If only this book wasn’t needed; sadly, it is. Domestic abuse is far more common in our churches than many realise. Hidden Evil is an apt title.
Dr Davies has compiled stories from sufferers that help us understand how abuse starts, the fear and shame of finding oneself in an abusive relationship, and why people stay in them.
The stories are desperately sad, but it’s in the ‘pastoral response’ section that the book really comes into its own. Dr Davies suggests several signs that indicate that domestic abuse may be occurring, and discusses how to care for the abused. He notes some of the theological flashpoints common to domestic abuse, such as respect, submission, love and headship. It challenged me as a preacher to read of abused women who had never heard a balanced sermon on how a healthy marriage functions.

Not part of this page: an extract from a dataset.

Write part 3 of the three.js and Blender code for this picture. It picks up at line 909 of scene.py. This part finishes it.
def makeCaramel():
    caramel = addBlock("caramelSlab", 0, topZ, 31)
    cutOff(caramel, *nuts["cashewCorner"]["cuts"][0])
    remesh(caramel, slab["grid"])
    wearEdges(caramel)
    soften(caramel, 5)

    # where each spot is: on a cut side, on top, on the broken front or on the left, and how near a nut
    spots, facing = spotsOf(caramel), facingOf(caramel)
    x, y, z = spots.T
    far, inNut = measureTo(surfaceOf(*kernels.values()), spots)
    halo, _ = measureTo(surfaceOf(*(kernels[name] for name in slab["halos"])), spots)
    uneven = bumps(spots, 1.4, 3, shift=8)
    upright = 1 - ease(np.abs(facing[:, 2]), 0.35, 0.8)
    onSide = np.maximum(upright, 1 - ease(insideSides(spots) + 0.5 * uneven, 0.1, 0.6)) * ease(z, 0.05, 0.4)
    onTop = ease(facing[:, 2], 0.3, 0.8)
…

One reservation: on two occasions (pp.144, 167) an appeal is made for sufferers of domestic abuse to be believed. It’s vital that we listen carefully and take seriously disclosures of abuse, and Dr Davies is rightly seeking to correct an imbalance where victims have been ignored. But in a ‘believe the victim’ era where we have seen a string of high profile false allegations unquestioningly believed and acted upon by law enforcement, we need to heed the wisdom of Proverbs 18:17: ‘The one who states his case first seems right, until the other comes and examines him’.
This is an important book on a neglected topic.